Sudanese women activists are disappointed at a lack of progress on women’s issues, after 11 months following the protests that toppled autocrat Omar al-Bashir.
To show their frustration, dozens of women protested in front of the Justice Ministry in Khartoum on Sunday, which is International Women’s Day.
The protesters presented a letter to the ministry calling for changes to laws deemed discriminatory against women.
“Nothing has been done to meet women’s demands,” Zeineb Badreddine, one of the protest organizers, said on Saturday.
An activist involved from the start of the protest movement that ended Bashir’s three-decade rule last April, Badreddine has now returned to teaching almost 30 years after being fired for her “progressive ideas”.
But despite the toppling of the Islamist regime, she says the new government lacks female representation.
When Prime Minister Abdalla Hamdok formed his government in September, he vowed to improve the situation for women despite the country’s economic and social difficulties.
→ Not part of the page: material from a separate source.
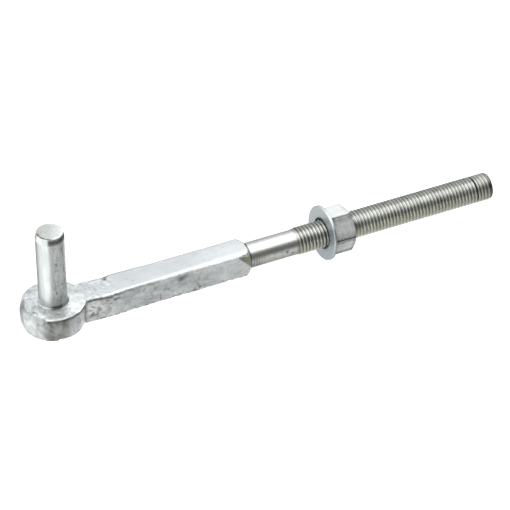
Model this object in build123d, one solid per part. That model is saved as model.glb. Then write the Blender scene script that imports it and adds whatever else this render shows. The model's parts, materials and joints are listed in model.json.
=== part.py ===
from build123d import *
from math import atan2, cos, degrees, hypot, radians, tan
import os

os.makedirs("parts", exist_ok=True)

# A bolt-through gate hook. Millimetres, +Z up along the hinge pin, +X along the bolt.
# Origin: the pin's axis where it leaves the flat top of the eye.

# Hinge pin, a round bar passed up through the eye and closed over underneath
pin_d = 19.0
pin_above = 56.2
pin_chamfer_h = 5.0
pin_chamfer_in = 0.9
collar_h = 1.0
collar_w = 0.7
head_depth = 2.4
head_w = 2.0
head_dome = 0.5

# Eye, the forged boss around the pin
eye_wall = 12.3
eye_thick = 18.2
eye_barrel = 0.9
eye_off_y = 0.75
eye_top_edge = 0.8
eye_bottom_edge = 1.4
soft_rim_in = 5.5
soft_rim_down = 9.0
soft_rim_from = 150.0
soft_rim_to = 235.0
flash_to = 333.0
flash_out = 0.5
flash_up = 0.2

# Square bar, with the neck that runs level out of the eye and dips before the bar
bar_side = 19.0
bar_edge = 1.1
bar_drop = 0.7
neck_drop = 1.35
neck_rise = 1.1
neck_end_x = 40.0
shoulder_x = 138.3
cone_over = 0.5
cone_run = 3.6
facet_len = 9.4
facet_deep = 1.3

# Bolt, a turned shank and a rolled 3/4 inch thread of ten turns to the inch
thread_d = 19.05
pitch = 2.54
shank_len = 34.9
thread_len = 150.6
run_in = 3.0
end_chamfer = 1.4
root_r = 0.7

# Washer and nut as they stand in the photograph. The loose washer leans against the nut, its
# top by washer_lean and its near side by washer_swing, in degrees
washer_x = 195.3
washer_d = 38.1
washer_t = 1.9
washer_lean = 4.0
washer_swing = 2.0
washer_clear = 0.975
washer_rod_gap = 0.35
washer_edge = 0.4
nut_face_gap = 0.05
nut_af = 28.6
nut_t = 16.4
nut_roll = -9.4
nut_face_share = 0.95
nut_clear = 0.05
nut_mouth = 0.8

# Worked out from the values above
pin_r = pin_d / 2
eye_r = pin_r + eye_wall
eye_rim_r = eye_r - eye_barrel
bar_half = bar_side / 2
bar_z = -(bar_drop + bar_half)
cone_r = bar_half + cone_over
thread_r = thread_d / 2
shank_r = thread_r - 0.3 * pitch
thread_x = shoulder_x + shank_len
rod_end_x = thread_x + thread_len
washer_hole_r = thread_r + washer_clear
washer_tilt = radians(hypot(washer_lean, washer_swing))
washer_lift = washer_hole_r * cos(washer_tilt) - thread_r - washer_rod_gap
nut_face_r = nut_af / 2 * nut_face_share
nut_x = washer_x + washer_t / cos(washer_tilt) + nut_face_r * tan(washer_tilt) + nut_face_gap
nut_bore_r = thread_r + nut_clear


def round_corner(start, corner, end):
    """Quarter round from start to end, where corner is the sharp corner it replaces."""
    k = 0.7071
    cx = start[0] + end[0] - corner[0]
    cy = start[1] + end[1] - corner[1]
    mid = (cx + k * (corner[0] - cx), cy + k * (corner[1] - cy))
    return ThreePointArc(start, mid, end)


def turned(points, axis):
    """Solid of revolution from a closed outline drawn in the XZ plane."""
    with BuildSketch(Plane.XZ) as sk:
        with BuildLine():
            Polyline(*points, close=True)
        make_face()
    return revolve(sk.sketch, axis=axis)


def eye_boss():
    """Barrel-walled disc, rounded where it was hammered and sharp along the flash."""
    top, bot = eye_top_edge, eye_bottom_edge
    with BuildSketch(Plane.XZ) as sk:
        with BuildLine():
            Line((0, 0), (eye_rim_r - top, 0))
            round_corner((eye_rim_r - top, 0), (eye_rim_r, 0), (eye_rim_r, -top))
            wall = ((eye_rim_r, -top), (eye_r, -eye_thick / 2), (eye_rim_r, bot - eye_thick))
            ThreePointArc(*wall)
            round_corner(wall[2], (eye_rim_r, -eye_thick), (eye_rim_r - bot, -eye_thick))
            Line((eye_rim_r - bot, -eye_thick), (0, -eye_thick))
            Line((0, -eye_thick), (0, 0))
        make_face()
    boss = revolve(sk.sketch, axis=Axis.Z)
    return Pos(0, eye_off_y, 0) * (boss - soft_rim() + flash_lip())


def sector(sketch, start, end):
    """Turn a sketch about the eye's axis from one bearing to another, in degrees from +X."""
    arc = revolve(sketch, axis=Axis.Z, revolution_arc=end - start)
    # a revolve may run either way round, so the piece is turned by where it landed
    middle = arc.center()
    return Rot(0, 0, (start + end) / 2 - degrees(atan2(middle.Y, middle.X))) * arc


def soft_rim():
    """What the hammer took off the top rim on the side away from the bar."""
    inner, out, low = eye_r - soft_rim_in, eye_r + 2, -soft_rim_down
    mid = (inner + 0.7071 * soft_rim_in, -0.2929 * soft_rim_down)
    with BuildSketch(Plane.XZ) as sk:
        with BuildLine():
            ThreePointArc((inner, 0), mid, (eye_r, low))
            Polyline((eye_r, low), (out, low), (out, 1), (inner, 1), (inner, 0))
        make_face()
    return sector(sk.sketch, soft_rim_from, soft_rim_to)


def flash_lip():
    """Thin fin squeezed out between the dies, left standing on the near side of the rim."""
    r, e = eye_rim_r, eye_top_edge
    points = [
        (r - 3 * e, -2 * e),
        (r - 2 * e, 0),
        (r, flash_up),
        (r + flash_out, flash_up * 0.5),
        (r + flash_out, -flash_up * 2),
        (r, -2 * e),
    ]
    with BuildSketch(Plane.XZ) as sk:
        with BuildLine():
            Polyline(*points, close=True)
        make_face()
    return sector(sk.sketch, soft_rim_to, flash_to)


def bar_section(x, width, z_top, z_bottom, edge):
    """One rounded cross-section of the arm, square to X."""
    mid = Plane(origin=(x, 0, (z_top + z_bottom) / 2), x_dir=(0, 1, 0), z_dir=(1, 0, 0))
    return mid * RectangleRounded(width, z_top - z_bottom, edge)


def neck():
    """Level out of the eye, then dipping a little below the top of the bar."""
    floor = bar_z - bar_half
    width = bar_side - 0.4
    sections = [
        bar_section(pin_r + 2.5, width - 0.2, -0.06, floor + neck_rise + 0.3, bar_edge),
        bar_section(eye_r + 1, width, -0.1, floor + neck_rise * 0.7, bar_edge),
        bar_section(eye_r + 9, width + 0.2, -neck_drop * 0.8, floor + neck_rise * 0.25, bar_edge),
        bar_section(neck_end_x, width + 0.3, -neck_drop, floor + 0.1, bar_edge),
    ]
    return loft(sections, ruled=True)


def bar():
    """Square bar whose end corners are turned down to a cone at the shoulder."""
    start = bar_section(neck_end_x - 0.5, bar_side, -bar_drop, bar_z - bar_half, bar_edge)
    length = shoulder_x - neck_end_x + 0.5
    square = extrude(start, amount=length)
    slope = (bar_half * 1.4142 - cone_r) / cone_run
    far = shoulder_x - (bar_side - cone_r) / slope
    cone = [(0, 0), (0, bar_side), (far, bar_side), (shoulder_x, cone_r), (shoulder_x, 0)]
    envelope = turned(cone, Axis.X)
    return (square & (Pos(0, 0, bar_z) * envelope)) - end_facet()


def end_facet():
    """Sliver ground off the near upper edge where the bar meets the shoulder."""
    top = -bar_drop
    near = -bar_half
    a = Vector(shoulder_x - facet_len, near, top)
    b = Vector(shoulder_x, near, bar_z)
    c = Vector(shoulder_x, near + facet_deep, top)
    plane = Plane(origin=a, x_dir=(b - a), z_dir=(b - a).cross(c - a))
    side = bar_side * 3
    block = plane * Box(side, side, side, align=(Align.CENTER, Align.CENTER, Align.MIN))
    inside = Vector(shoulder_x - facet_len, 0, bar_z)
    if plane.to_local_coords(inside).Z > 0:
        block = plane * Box(side, side, side, align=(Align.CENTER, Align.CENTER, Align.MAX))
    return block


def rod():
    """Turned shank, then the thread drawn as its outside diameter, with a chamfered end."""
    start = shoulder_x - 4
    with BuildSketch(Plane.XZ) as sk:
        with BuildLine():
            Line((start, 0), (start, shank_r + root_r))
            Line((start, shank_r + root_r), (shoulder_x, shank_r + root_r))
            foot = (shoulder_x, shank_r + root_r)
            # concave root fillet between the shoulder face and the shank
            ThreePointArc(
                foot,
                (shoulder_x + root_r * 0.2929, shank_r + root_r * 0.2929),
                (shoulder_x + root_r, shank_r),
            )
            Polyline(
                (shoulder_x + root_r, shank_r),
                (thread_x, shank_r),
                (thread_x + run_in, thread_r),
                (rod_end_x - end_chamfer, thread_r),
                (rod_end_x, thread_r - end_chamfer),
                (rod_end_x, 0),
                (start, 0),
            )
        make_face()
    return Pos(0, 0, bar_z) * revolve(sk.sketch, axis=Axis.X)


def pin_outline():
    """Half outline of the pin: closed-over foot, body, base collar and chamfered top."""
    foot = -eye_thick
    return [
        (0, foot - head_dome),
        (pin_r * 0.6, foot - head_dome),
        (pin_r + head_w, foot),
        (pin_r, foot + head_depth),
        (pin_r, 0),
        (pin_r + collar_w, 0),
        (pin_r + collar_w * 0.35, collar_h * 0.45),
        (pin_r, collar_h),
        (pin_r, pin_above - pin_chamfer_h),
        (pin_r - pin_chamfer_in, pin_above),
        (0, pin_above),
    ]


def pin_hole():
    """Punched hole, countersunk underneath for the pin's closed-over foot."""
    foot = -eye_thick
    points = [
        (0, foot),
        (pin_r + head_w, foot),
        (pin_r, foot + head_depth),
        (pin_r, 1),
        (0, 1),
    ]
    below = turned([(0, foot - 5), (pin_r + head_w, foot - 5), (pin_r + head_w, foot), (0, foot)], Axis.Z)
    return turned(points, Axis.Z) + below


def hook_arm():
    return eye_boss() + neck() + bar() + rod() - pin_hole()


def hinge_pin():
    return turned(pin_outline(), Axis.Z)


def washer():
    """Punched washer: one rim edge eased by the die, the other left square."""
    r, e, t = washer_d / 2, washer_edge, washer_t
    points = [(0, r - e), (e, r), (t, r), (t, washer_hole_r), (0, washer_hole_r)]
    place = Pos(washer_x, 0, bar_z + washer_lift) * Rot(0, 0, washer_swing) * Rot(0, washer_lean, 0)
    return place * turned(points, Axis.X)


def hex_nut():
    """Hexagon chamfered on both faces, with a countersunk bore."""
    corner_r = nut_af / 3**0.5
    flat_r = nut_af / 2
    face_r = nut_face_r
    back = (corner_r + 1 - face_r) * 0.5774
    prism = extrude(Plane.YZ * RegularPolygon(flat_r, 6, major_radius=False), amount=nut_t)
    prism = Rot(nut_roll, 0, 0) * prism
    outer = corner_r + 1
    shape = [(0, 0), (0, face_r), (back, outer), (nut_t - back, outer), (nut_t, face_r), (nut_t, 0)]
    blank = prism & turned(shape, Axis.X)
    m = nut_mouth
    hole = [(-1, 0), (-1, nut_bore_r + m), (0, nut_bore_r + m), (m, nut_bore_r)]
    hole += [(nut_t - m, nut_bore_r), (nut_t, nut_bore_r + m), (nut_t + 1, nut_bore_r + m), (nut_t + 1, 0)]
    return Pos(nut_x, 0, bar_z) * (blank - turned(hole, Axis.X))


pieces = {
    "hook_arm": hook_arm(),
    "hinge_pin": hinge_pin(),
    "washer": washer(),
    "hex_nut": hex_nut(),
}

for name, shape in pieces.items():
    solids = shape.solids()
    box = shape.bounding_box()
    print(name, len(solids), "solid", [round(v, 2) for v in (*box.min, *box.max)])
    export_step(shape, f"parts/{name}.step")
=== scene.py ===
import json
from math import atan2, ceil, cos, degrees, exp, floor, hypot, log, pi, radians, sin, sqrt, tan

import bmesh
import bpy
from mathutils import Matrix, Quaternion, Vector, noise

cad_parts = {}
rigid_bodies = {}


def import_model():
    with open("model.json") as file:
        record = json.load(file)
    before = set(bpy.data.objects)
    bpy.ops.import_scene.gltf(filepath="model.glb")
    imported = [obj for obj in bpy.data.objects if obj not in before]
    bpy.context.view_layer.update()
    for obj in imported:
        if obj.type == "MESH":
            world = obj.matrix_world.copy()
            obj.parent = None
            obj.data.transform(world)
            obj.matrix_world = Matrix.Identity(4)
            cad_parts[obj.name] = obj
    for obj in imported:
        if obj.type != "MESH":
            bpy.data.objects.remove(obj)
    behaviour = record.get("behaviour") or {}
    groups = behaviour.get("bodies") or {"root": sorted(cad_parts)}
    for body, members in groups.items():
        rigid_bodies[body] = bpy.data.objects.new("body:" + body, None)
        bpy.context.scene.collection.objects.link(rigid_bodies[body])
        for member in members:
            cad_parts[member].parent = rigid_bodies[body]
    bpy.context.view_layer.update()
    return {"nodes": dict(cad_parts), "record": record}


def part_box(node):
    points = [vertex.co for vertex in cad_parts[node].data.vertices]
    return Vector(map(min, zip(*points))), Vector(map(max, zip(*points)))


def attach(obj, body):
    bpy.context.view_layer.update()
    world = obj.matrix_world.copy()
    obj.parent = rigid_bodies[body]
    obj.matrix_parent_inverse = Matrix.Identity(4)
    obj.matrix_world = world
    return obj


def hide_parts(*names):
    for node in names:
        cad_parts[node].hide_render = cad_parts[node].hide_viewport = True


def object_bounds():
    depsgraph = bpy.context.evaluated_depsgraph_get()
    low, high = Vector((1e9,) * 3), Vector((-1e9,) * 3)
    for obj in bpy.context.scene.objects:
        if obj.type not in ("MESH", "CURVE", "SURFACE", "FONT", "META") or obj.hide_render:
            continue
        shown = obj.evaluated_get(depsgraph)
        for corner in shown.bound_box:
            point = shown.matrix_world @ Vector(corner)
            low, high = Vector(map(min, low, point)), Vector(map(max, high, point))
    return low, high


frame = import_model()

# Shapes are worked out in millimetres and become metres when a mesh is made
MM = 0.001
mounts = {m["name"]: m for m in frame["record"]["mounts"]}
coupling = frame["record"]["behaviour"]["couplings"][0]


def box_mm(node):
    """Lowest and highest corner of a CAD node."""
    low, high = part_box(node)
    return [v / MM for v in low], [v / MM for v in high]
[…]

He allocated four of 17 ministerial positions to women, including the key foreign affairs portfolio. A woman was also named head of the judiciary.
But the country’s top authority, the joint civilian and military Sovereign Council charged with overseeing the transition to civilian rule, only has two female members out of 11.
“If women had better representation, they would have more voices to defend their cause,” said Badreddine.